Upon further review, the Court agrees that the Third Amended Complaint fails to include sufficiently specific allegations. For example, plaintiff does not allege facts to support that his attacker knew he was a dropout; he merely concludes that they knew. He does not allege facts to support that the attack was gang related. He fails to allege any facts to show that he informed any of the defendants that specific individuals in the C-Tank posed a threat to him or facts to show that the only safe placement for him was administrative segregation. In sum, there are no facts in the operative pleading upon which one could infer that plaintiff's fear was sufficiently specific as opposed to merely speculative. Rather, it appears he assumes that there is no compatible cellblock for a Northerner gang member dropout. For these reasons, defendants' motion to dismiss should be granted.
IV. Leave to Amend
Federal Rule of Civil Procedure 15(a)(2) provides that "a party may amend its pleading only with the opposing party's written consent or the court's leave. The court should freely grant leave when justice so requires." Fed. R. Civ. P. 15(a)(2). When determining whether to grant leave to amend, courts weigh certain factors: "undue delay, bad faith or dilatory motive on the part of [the party who wishes to amend a pleading], repeated failure to cure deficiencies by amendments previously allowed, undue prejudice to the opposing party by virtue of allowance of the amendment, [and] futility of amendment[.]" See Foman v. Davis, 371 U.S. 178, 182 (1962). Although prejudice to the opposing party "carries the greatest weight[,]...a strong showing of any of the remaining Foman factors" can justify the denial of leave to amend. See Eminence Capital, LLC v. Aspeon, Inc., 316 F.3d 1048, 1052 (9th Cir. 2003) (per curiam). Furthermore, analysis of these factors can overlap. For instance, a party's "repeated failure to cure deficiencies" constitutes "a strong indication that the [party] has no additional facts to plead" and "that any attempt to amend would be futile[.]" See Zucco Partners, LLC v. Digimarc Corp., 552 F.3d 981, 988, 1007 (9th Cir. 2009) (internal quotation marks omitted) (upholding dismissal of complaint with prejudice when there were "three iterations of [the] allegations — none of which, according to [the district] court, was sufficient to survive a motion to dismiss"); see also Simon v. Value Behavioral Health, Inc., 208 F.3d 1073, 1084 (9th Cir. 2000) (affirming dismissal without leave to amend where plaintiff failed to correct deficiencies in complaint, where court had afforded plaintiff opportunities to do so, and had discussed with plaintiff the substantive problems with his claims), amended by 234 F.3d 428, overruled on other grounds by Odom v. Microsoft Corp., 486 F.3d 541, 551 (9th Cir. 2007); Plumeau v. Sch. Dist. # 40 Cnty. of Yamhill, 130 F.3d 432, 439 (9th Cir. 1997) (denial of leave to amend appropriate where further amendment would be futile).

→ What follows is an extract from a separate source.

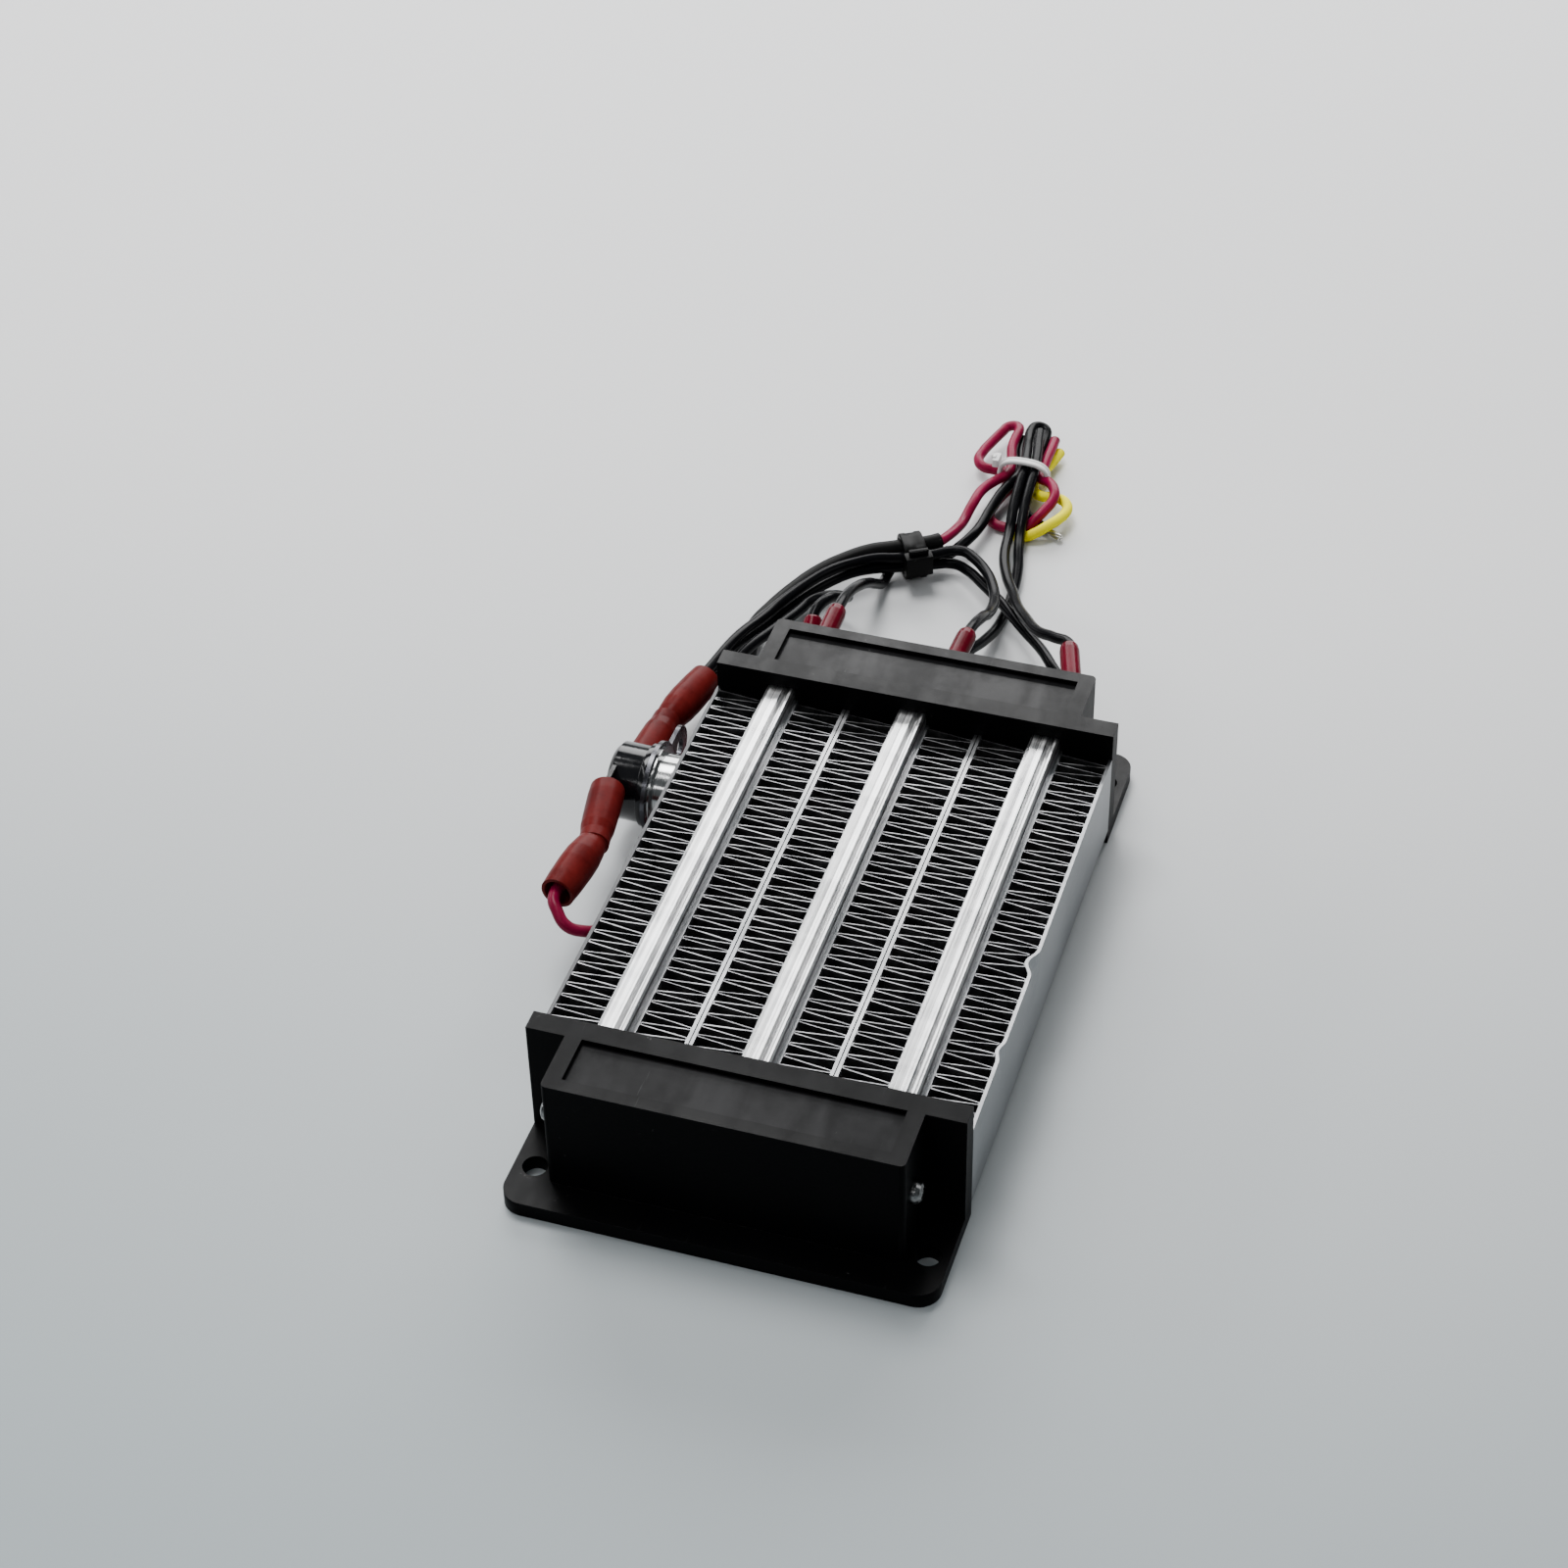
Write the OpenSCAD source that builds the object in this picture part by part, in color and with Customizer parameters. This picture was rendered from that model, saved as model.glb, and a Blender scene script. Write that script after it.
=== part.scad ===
// Insulated ceramic air heater: three flat heating bars between strips of folded fins,
// held by two moulded end caps, with a disc thermostat on its left side and a tied bunch of leads.
// X runs across, Y along the bars towards the leads, Z up; the origin is midway between the
// end caps, on the surface that their feet stand on.

/* [Fin pack] */
// Width of the whole pack of fins and bars
body_w = 76; // [64:1:100]
// Length of the fins between the two end caps
core_l = 96; // [70:1:160]
// Height of the fin strips' plates
core_h = 17.4; // [14:0.1:19]
// Height of the plates' lower edge above the surface
core_z = 3.1; // [2.6:0.1:4]
// Thickness of the plates that the fins are brazed to
plate_t = 0.6; // [0.4:0.1:1.2]
// Thickness of the folded fin sheet
fin_t = 0.18; // [0.12:0.02:0.4]
// Number of whole waves in one fin strip
fin_waves = 35; // [20:1:45]
// Width of the flat on each fold
fold_flat = 0.5; // [0.4:0.05:0.6]
// How far the fins' edges lie inside the plates' edges
fin_inset = 0.2; // [0:0.05:0.5]
// Gap between two neighbouring bar stacks
stack_gap = 0.2; // [0.1:0.05:0.5]
// Depth of the larger dent in the right side plate
dent_depth = 1.3; // [0.4:0.1:2]

/* [Heating bars] */
// Width of the extruded tube
bar_w = 5.4; // [4.8:0.1:6.5]
// Height of the extruded tube
bar_h = 21.6; // [20:0.1:22.4]
// Height of the tube's lower edge above the surface
bar_z = 1.4; // [1.2:0.1:1.8]
// Side wall of the tube
tube_wall = 1; // [0.8:0.05:1.2]
// Wall at the tube's upper and lower edges, below the groove
edge_wall = 2; // [1.8:0.1:2.6]
// Width of the groove in each edge of the tube
groove_w = 0.8; // [0.5:0.1:1]
// Depth of the groove in each edge of the tube
groove_d = 0.9; // [0.5:0.1:1.2]
// Thickness of the insulating film
film_t = 0.2; // [0.1:0.05:0.25]
// Thickness of an electrode strip
electrode_t = 0.4; // [0.2:0.05:0.5]
// Height of a ceramic stone
stone_h = 15; // [10:0.5:15]
// Number of ceramic stones in a bar
stone_count = 4; // [3:1:5]
// Gap between two stones
stone_gap = 0.4; // [0.2:0.1:1]

/* [End caps] */
// Height of an end cap
cap_h = 26; // [25.5:0.5:32]
// Thickness of the flange against the fins
flange_t = 4; // [3:0.5:6]
// Depth of the box outside the flange
box_d = 12; // [11:0.5:18]
// Distance of the box's sides inside the cap's sides
box_inset = 7; // [7:0.1:7.5]
// Thickness of the box's outer wall
cap_wall = 2.4; // [1.6:0.1:3]
// Width of the rim round the panel on top of the box
rim_w = 3; // [2:0.25:5]
// Depth of the panel below the rim
panel_d = 1; // [0.4:0.1:1.4]
// Thickness of the foot
foot_t = 3; // [2:0.5:5]
// How far the foot reaches past the box
foot_out = 6; // [4:0.5:12]
// Radius of the foot's corners
foot_r = 4; // [1:0.5:5]
// Diameter of the mounting holes
hole_d = 4.4; // [3:0.1:4.6]
// Distance of the mounting holes from the cap's sides
hole_side = 3.7; // [3.2:0.1:4]
// Distance of the mounting holes from the flange's inner face
hole_out = 13.3; // [9:0.1:18]
// Clearance round a tube in its pocket
pocket_gap = 0.15; // [0.05:0.05:0.25]
// Height of the side screws
screw_z = 15.5; // [8:0.5:19]
// Distance of the side screws from the flange's outer face
screw_out = 7.2; // [4:0.2:8]
// Diameter of a side screw's shank
screw_d = 2.2; // [1.6:0.1:3]
// Diameter of a side screw's head
screw_head_d = 4.4; // [3.4:0.1:5.4]

/* [Thermostat] */
// Place of the thermostat along the bars
stat_y = 26.7; // [16:0.1:27]
// Height of the thermostat's middle
stat_z = 11.8; // [11:0.1:12]
// Diameter of the moulded body
stat_d = 14.5; // [13.6:0.1:15.6]
// Length of the moulded body
stat_l = 7.6; // [7:0.1:9]
// Diameter of the metal cup
cup_d = 13.2; // [11:0.1:13.4]
// Length of the metal cup
cup_l = 4.6; // [3:0.1:6]
// Thickness of the bracket ring
bracket_t = 0.8; // [0.5:0.1:1.2]
// Length of the bracket's ear from the thermostat's middle
ear_l = 16; // [14:0.5:20]
// Width of a thermostat tab
tab_w = 4.8; // [4:0.1:4.8]
// Thickness of a thermostat tab
tab_t = 0.8; // [0.5:0.1:0.8]
// Length of the silicone sleeves on the thermostat
stat_sleeve_l = 29; // [28:1:31]
// Widest diameter of those sleeves
stat_sleeve_d = 6.9; // [6.7:0.1:7.2]

/* [Terminals] */
// Height of the upper electrode tabs
upper_tab_z = 17; // [15:0.1:17.2]
// Height of the lower electrode tabs
lower_tab_z = 7; // [6.8:0.1:9]
// Width of an electrode tab
terminal_w = 2.4; // [1.6:0.1:2.4]
// Diameter of a terminal sleeve
terminal_sleeve_d = 3.9; // [3.5:0.1:4.2]
// Length of a terminal sleeve
terminal_sleeve_l = 15.5; // [13:0.5:19]
// Diameter of a lead
lead_d = 2.2; // [1.6:0.1:2.2]
// Diameter of the cover on the supply lead
cover_d = 3.7; // [3:0.1:3.8]

/* [Hank of leads] */
// Length of the folded hank
hank_l = 37; // [35:1:37]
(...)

In his opposition, plaintiff alleges new facts that suggest he may be able to meet the criteria to state a Fourteenth Amendment failure-to-protect claim. He alleges, for instance, that each of the defendants was aware that plaintiff was a gang dropout, the intake forms noted that plaintiff could not be placed in general population, the forms further noted that plaintiff required "medium and protective custody," and that he needed to be placed in "medium and administrative segregation." In the section on the form that asked, "Is there any reason you should not be placed in general population? (Enemies, gang affiliation, etc.)," the typed answer was "Northern Drop Out." As for the timing of the assault, plaintiff alleges that he was assaulted "minutes" after placed in the C-Tank and that the assault "happened because of the gang issue." In light of these new allegations, the Court will recommend that the dismissal be without prejudice, and plaintiff be granted leave to file a Fourth Amended Complaint.
In any amended complaint, the plaintiff must explain what makes him believe the attack "happened because of the gang issue."
V. Conclusion
Based on the foregoing, the Court RECOMMENDS that defendants' motion to dismiss be GRANTED, the Third Amended Complaint be dismissed, and plaintiff be granted leave to file a Fourth Amended Complaint.
These Findings and Recommendations will be submitted to the United States District Judge assigned to the case, pursuant to the provisions of Title 28 U.S.C. § 636(b)(1). Within fourteen days after being served with these Findings and Recommendations, the parties may file written objections with the Court. The document should be captioned "Objections to Magistrate Judge's Findings and Recommendations." The parties are advised that failure to file objections within the specified time may result in the waiver of rights on appeal. Wilkerson v. Wheeler, 772 F.3d 834, 839 (9th Cir. 2014) (citing Baxter v. Sullivan, 923 F.2d 1391, 1394 (9th Cir. 1991)). IT IS SO ORDERED.